From Benjamin Franklin to Peter Collinson, 1753
To Peter Collinson
Transcript: Historical Society of Pennsylvania14
[1753?]
With regard to the Germans, I think Methods of great tenderness should be used, and nothing that looks like a hardship be imposed. Their fondness for their own Language and Manners is natural: It is not a Crime. When People are induced to settle a new Country by a promise of Privileges, that Promise should be bonâ fide performed, and the Privileges never infringed: If they are, how shall we be believed another time, when we want to People another Colony? Your first Proposal of establishing English Schools among them is an excellent one; provided they are free Schools, and can be supported. As your Poet, Young says
… The Dutch
Wou’d fain save all the Money that they Touch.1
If they can have English Schooling gratis, as much as they love their own Language they will not pay for German Schooling.

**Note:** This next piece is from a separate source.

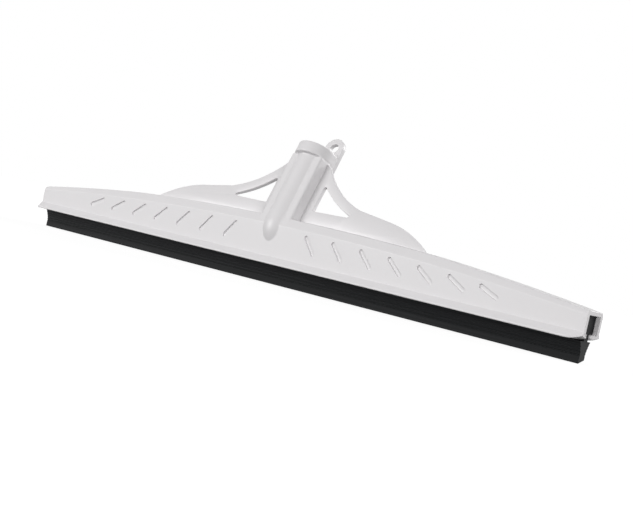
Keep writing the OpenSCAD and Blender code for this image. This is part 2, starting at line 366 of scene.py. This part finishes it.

The second Proposal, of an Act of Parliament, disqualifying them to accept of any Post of Trust, Profit or Honour, unless they can speak English intelligbly, will be justifyed by the reason of the thing, and will not seem an hardship; But it does not seem necessary to include the Children. If the Father takes pains to learn English, the same Sense of its usefulness will induce him to teach it to his Children.
The third Proposal, to invalidate all Deeds, Bonds or other legal Writings written in a foreign Language (Wills made on a Man’s Death Bed excepted, as an English Scribe may not always be at hand) is not at all amiss. I think it absolutely necessary, and that it cannot be complain’d of.
The fourth Proposal, to suppress all German Printing houses, &ca. will seem too harsh. As will the fifth, to prohibit all Importation of German Books. If the other Methods are taken, the Printing Houses will in time wear out, as they become unnecessary, and the Importation of Books will cease of itself.
The sixth Proposal of Encouraging Intermarriages between the English and Germans, by Donations, &c. I think would either cost too much, or have no Effect. The German Women are generally so disagreable to an English Eye, that it wou’d require great Portions to induce Englishmen to marry them. Nor would the German Ideas of Beauty generally agree with our Women; dick und starcke, that is, thick and strong, always enters into their Description of a pretty Girl: for the value of a Wife with them consists much in the Work she is able to do. So that it would require a round Sum with an English Wife to make up to a Dutch Man the difference in Labour and Frugality. This Matter therefore I think had better be left to itself.
The seventh Proposal of discouraging the sending more Germans to Pennsylvania, is a good one; those who are already here would approve of it. They complain of the late great Importations, and wish they could be prevented. They say, the Germans that came formerly, were a good sober industrious honest People; but now Germany is swept, scour’d and scumm’d by the Merchants, who, for the gain by the Freight, bring all the Refuse Wretches poor and helpless who are burthensome to the old Settlers, or Knaves and Rascals that live by Sharking and Cheating them. The Stream may therefore be well enough turned to the other Colonies you mention. And our Land Owners will have no Cause to complain, if English, Welsh, and Protestant Irish are encouraged to come hither instead of Germans, which will still continue the rising Value of Lands; and at the same time by mixing with our Germans restore by degrees the Predominancy of our Language &ca. Nor would the British Subjects be miss’d at home, if my Opinions in the Paper I formerly sent on the Peopling of Countries, are right, as I still think they really are.2
14. This transcript, apparently only part of BF’s letter, is in the Penn Papers, Official Corres., VIII, 287, where it was incorrectly dated 1757. It is the reply to Collinson’s Hints, Aug. 12, 1753 (above, p. 20), and was acknowledged by Collinson, March 7, 1754. It must have been written, therefore, during the last months of 1753 or, at the latest, in January 1754.
1. Not found; but see a slightly different version in Poor Richard, 1734 (above, I, 357).
2. Some of the restrictions on the Germans mentioned here were urged by William Smith in his Brief State of the Province of Pennsylvania (London, 1755).